[Entries with model source code]
------------------------------------------------------------------------

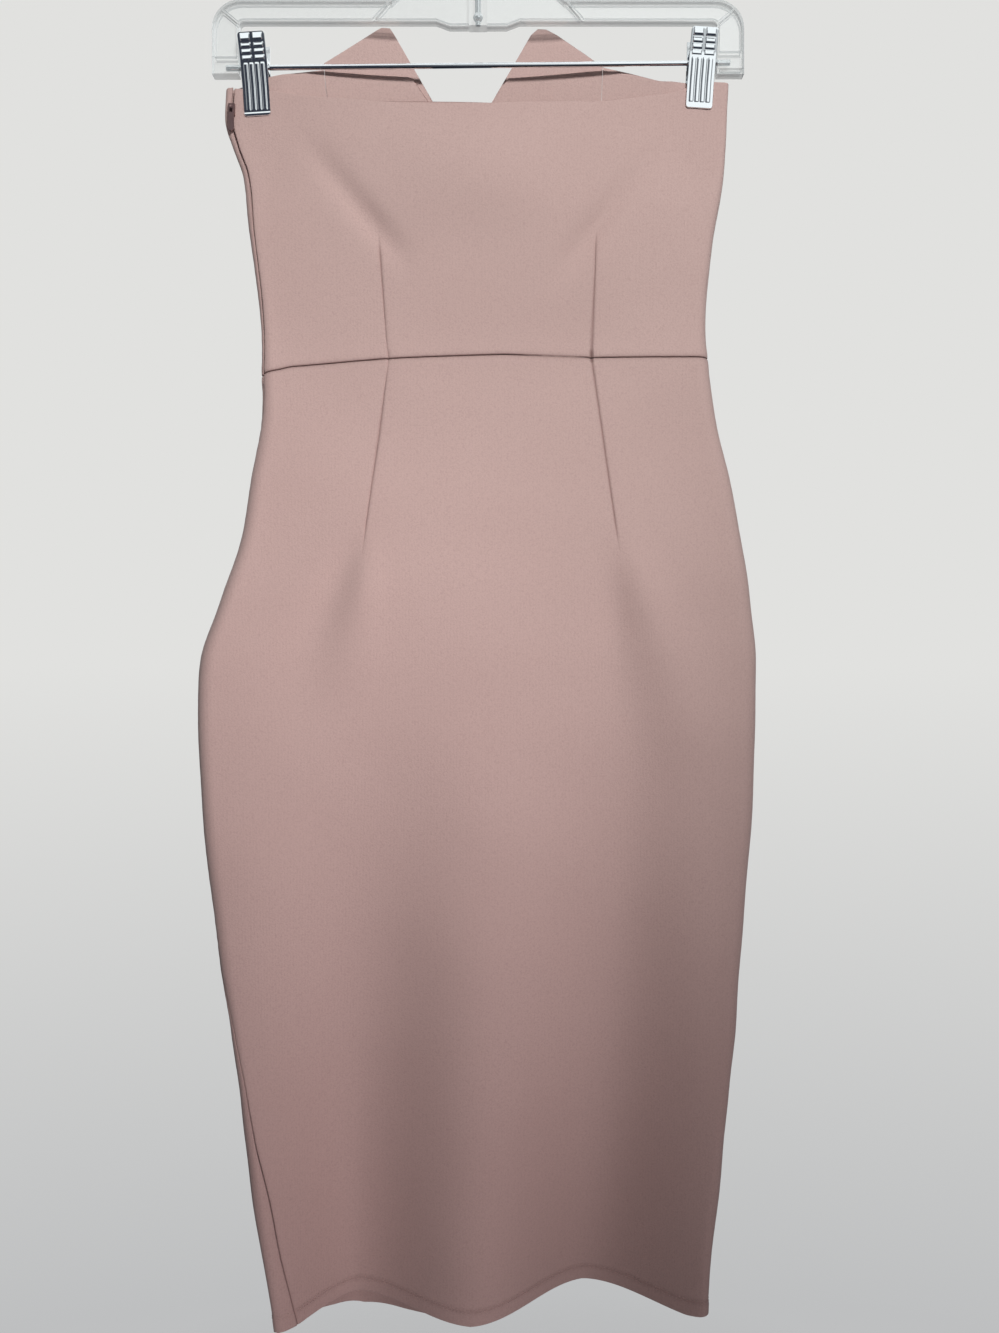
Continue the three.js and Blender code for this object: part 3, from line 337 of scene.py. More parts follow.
def curve_at(table, at, column=1):
    """A value read off a table as a smooth curve through its rows, level past both ends."""
    rows = np.array(table, float)
    rows = rows[np.argsort(rows[:, 0])]
    keys, values = rows[:, 0], rows[:, column]
    slopes = np.empty(len(keys))
    slopes[1:-1] = (values[2:] - values[:-2]) / (keys[2:] - keys[:-2])
    slopes[0] = (values[1] - values[0]) / (keys[1] - keys[0])
    slopes[-1] = (values[-1] - values[-2]) / (keys[-1] - keys[-2])
    at = np.clip(at, keys[0], keys[-1])
    i = np.clip(np.searchsorted(keys, at) - 1, 0, len(keys) - 2)
    span = keys[i + 1] - keys[i]
    t = (at - keys[i]) / span
    start = values[i] * (2 * t**3 - 3 * t**2 + 1) + slopes[i] * span * (t**3 - 2 * t**2 + t)
    return start + values[i + 1] * (3 * t**2 - 2 * t**3) + slopes[i + 1] * span * (t**3 - t**2)


def wave_depth(x, up):
    grown = np.clip((up - WAVE_TOP) / (WAVE_BOTTOM - WAVE_TOP), 0, 1.05)
    within = np.minimum(grown, 1)
    places = [high + (hem - high) * within for high, hem, _ in WAVES]
    depth = np.where(x >= places[-1], WAVES[-1][2], WAVES[0][2]).astype(float)
    for left, right, (_, _, first), (_, _, second) in zip(places, places[1:], WAVES, WAVES[1:]):
        t = (x - left) / (right - left)
        ease = (1 - np.cos(np.pi * np.clip(t, 0, 1))) / 2
        depth = np.where((t > 0) & (t <= 1), first + (second - first) * ease, depth)
    return depth * grown**WAVE_GROWTH


def fold_depth(on_back, x, up):
    total = np.zeros_like(x)
    for side, start, end, narrow, wide, depth, peak, rolls in FOLDS:
        run_x, run_up = end[0] - start[0], end[1] - start[1]
        run = math.hypot(run_x, run_up)
        along = ((x - start[0]) * run_x + (up - start[1]) * run_up) / run**2
        risen = smooth(along, 0, peak) - smooth(along, peak, 1)
        width = narrow + (wide - narrow) * np.clip(along, 0, 1)
        away = ((x - start[0]) * run_up - (up - start[1]) * run_x) / run / width
        shape = away * np.exp((1 - away**2) / 2) if rolls else np.exp(-(away**2))
        here = {"both": 1.0, "back": on_back, "front": 1 - on_back}[side]
        total = total + here * depth * risen * shape
    return total


def dart_x(dart, up):
    _, seam_x, seam_up, tip_x, tip_up = dart
    return seam_x + (tip_x - seam_x) * np.clip((up - seam_up) / (tip_up - seam_up), 0, 1)


def dart_crease(on_back, x, up, reach):
    """Each dart is a fold sunk into the cloth: 1 in its line, and falling away on both sides of it. The same
    value sets the painted shade in the dart's line.
    """
    total = np.zeros_like(x)
    for dart in DARTS.values():
        side, _, seam_up, _, tip_up = dart
        t = (up - seam_up) / (tip_up - seam_up)
        risen = np.clip((1 - t) * 6, 0, 1) * (t > -0.03)
        crease = np.exp(-np.abs(x - dart_x(dart, up)) / reach) * risen
        total = total + crease * (on_back if side == "back" else 1 - on_back)
    return total


def cloth_point(place, up):
    """A point of the outer face. The place runs 0 to 2 over the back and 2 to 4 over the front."""
    place, up = np.broadcast_arrays(np.asarray(place, float), np.asarray(up, float))
    ring = np.mod(place, 4)
    on_back = (ring < 2).astype(float)
    across = np.where(ring < 2, ring, 4 - ring)
    left, right, edge, back, front, span = (curve_at(SECTIONS, up, c) for c in range(1, 7))
    flat = right - left - 2 * edge
    turned_left = np.clip(across / ROUND_SHARE, 0, 1) * np.pi / 2
    turned_right = np.clip((2 - across) / ROUND_SHARE, 0, 1) * np.pi / 2
    x = left + edge + flat * (across - ROUND_SHARE) / (2 - 2 * ROUND_SHARE)
    reach = (x - (left + right) / 2) / (flat / 2 * span)
    rise = np.maximum(0, 1 - reach**2)
    swell = np.where(ring < 2, rise**BACK_SWELL, rise**FRONT_SWELL)
    out = edge + (np.where(ring < 2, back, front) - edge) * swell
    at_left, at_right = across < ROUND_SHARE, across > 2 - ROUND_SHARE
    x = np.where(at_left, left + edge * (1 - np.cos(turned_left)), x)
    x = np.where(at_right, right - edge * (1 - np.cos(turned_right)), x)
    out = np.where(at_left, edge * np.sin(turned_left), out)
    out = np.where(at_right, edge * np.sin(turned_right), out)
    settle = smooth(np.minimum(x - left, right - x), 0, edge + 10)
    sunk = DART_DEPTH * dart_crease(on_back, x, up, DART_REACH) * np.where(ring < 2, 1, -1)
    shift = fold_depth(on_back, x, up) * settle + sunk
    y = np.where(ring < 2, -out, out) + wave_depth(x, up) + shift
    return np.stack([x, y, WAIST_Z + up], -1)


def cloth_normal(place, up):
    step, rise = 0.004, 0.6
    across = cloth_point(place + step, up) - cloth_point(place - step, up)
    along = cloth_point(place, up + rise) - cloth_point(place, up - rise)
    normal = np.cross(across, along)
    return normal / np.linalg.norm(normal, axis=-1, keepdims=True)


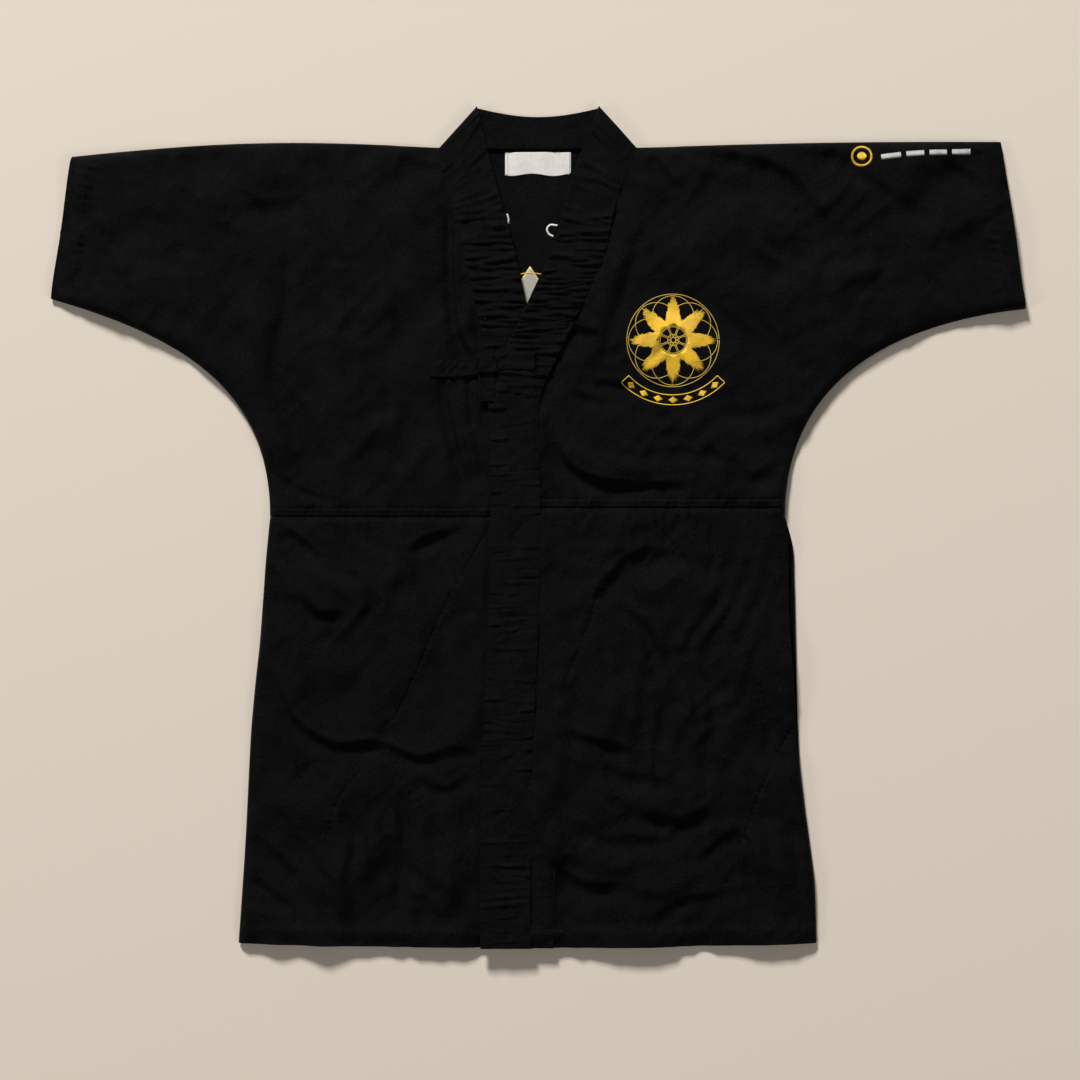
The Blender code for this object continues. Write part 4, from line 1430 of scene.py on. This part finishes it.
class JACKET_OT_stage(bpy.types.Operator):
    """Set the floor, the lights and the camera straight above"""

    bl_idname = "jacket.stage"
    bl_label = "Stage"

    def execute(self, context):
        bpy.ops.mesh.primitive_plane_add(size=8.0, location=(0, 0, -0.0002))
        floor = context.object
        floor.name = "pale_floor"
        floor.data.materials.append(new_material("pale_floor", settings().floor_colour, 0.95))
        for name, place, size, power in LAMPS:
            light = bpy.data.lights.new(name, "AREA")
            light.size, light.energy = size, power
            lamp = bpy.data.objects.new(name, light)
            lamp.location = place
            lamp.rotation_euler = (-Vector(place)).to_track_quat("-Z", "Y").to_euler()
            context.scene.collection.objects.link(lamp)
        world = bpy.data.worlds.new("room")
        world.use_nodes = True
        glow = world.node_tree.nodes["Background"].inputs
        glow["Color"].default_value = (1.0, 0.97, 0.93, 1.0)
        glow["Strength"].default_value = 0.10
        context.scene.world = world
        lens = bpy.data.cameras.new("above")
        camera = bpy.data.objects.new("above", lens)
        lens.sensor_width = 36.0
        camera.location = CAMERA
        lens.lens = lens.sensor_width * (CAMERA[2] - CLOTH_LEVEL) / VIEW_WIDTH
        context.scene.collection.objects.link(camera)
        context.scene.camera = camera
        context.scene.view_settings.view_transform = "Standard"
        return {"FINISHED"}


STEPS = (JACKET_OT_back, JACKET_OT_right_front, JACKET_OT_left_front, JACKET_OT_bands,
         JACKET_OT_interlinings, JACKET_OT_seams, JACKET_OT_ties, JACKET_OT_label,
         JACKET_OT_needlework, JACKET_OT_stitching, JACKET_OT_stage)


class JACKET_PT_panel(bpy.types.Panel):
    """Sizes, colours and pieces of the jacket"""

    bl_label = "Jacket"
    bl_idname = "JACKET_PT_panel"
    bl_space_type = "VIEW_3D"
    bl_region_type = "UI"
    bl_category = "Jacket"

    def draw(self, context):
        for key in JacketSettings.__annotations__:
            self.layout.prop(context.scene.jacket, key)
        for step in STEPS:
            self.layout.operator(step.bl_idname)


CLASSES = (JacketSettings, *STEPS, JACKET_PT_panel)


def register():
    for kind in CLASSES:
        bpy.utils.register_class(kind)
    bpy.types.Scene.jacket = bpy.props.PointerProperty(type=JacketSettings)


def unregister():
    del bpy.types.Scene.jacket
    for kind in reversed(CLASSES):
        bpy.utils.unregister_class(kind)


def main():
    register()
    for step in STEPS:
        group, name = step.bl_idname.split(".")
        getattr(getattr(bpy.ops, group), name)()


if __name__ == "__main__":
    main()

------------------------------------------------------------------------

• **The problem**: Return only the lines from the beginning of the material up to and including the line with "return start +", exactly as written.

• **Finished exercise**:
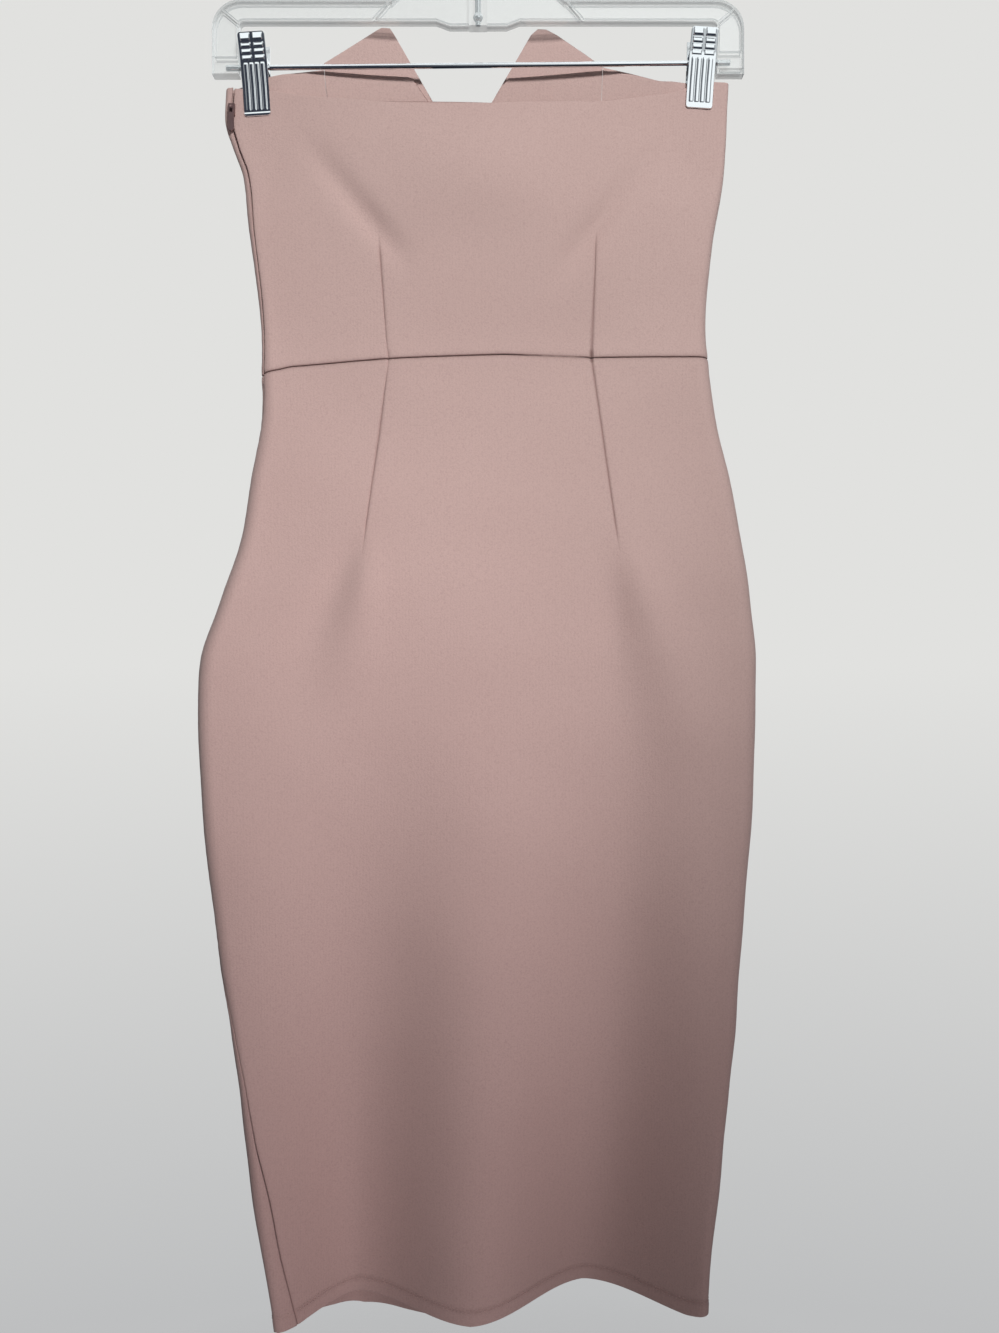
Continue the three.js and Blender code for this object: part 3, from line 337 of scene.py. More parts follow.
def curve_at(table, at, column=1):
    """A value read off a table as a smooth curve through its rows, level past both ends."""
    rows = np.array(table, float)
    rows = rows[np.argsort(rows[:, 0])]
    keys, values = rows[:, 0], rows[:, column]
    slopes = np.empty(len(keys))
    slopes[1:-1] = (values[2:] - values[:-2]) / (keys[2:] - keys[:-2])
    slopes[0] = (values[1] - values[0]) / (keys[1] - keys[0])
    slopes[-1] = (values[-1] - values[-2]) / (keys[-1] - keys[-2])
    at = np.clip(at, keys[0], keys[-1])
    i = np.clip(np.searchsorted(keys, at) - 1, 0, len(keys) - 2)
    span = keys[i + 1] - keys[i]
    t = (at - keys[i]) / span
    start = values[i] * (2 * t**3 - 3 * t**2 + 1) + slopes[i] * span * (t**3 - 2 * t**2 + t)
    return start + values[i + 1] * (3 * t**2 - 2 * t**3) + slopes[i + 1] * span * (t**3 - t**2)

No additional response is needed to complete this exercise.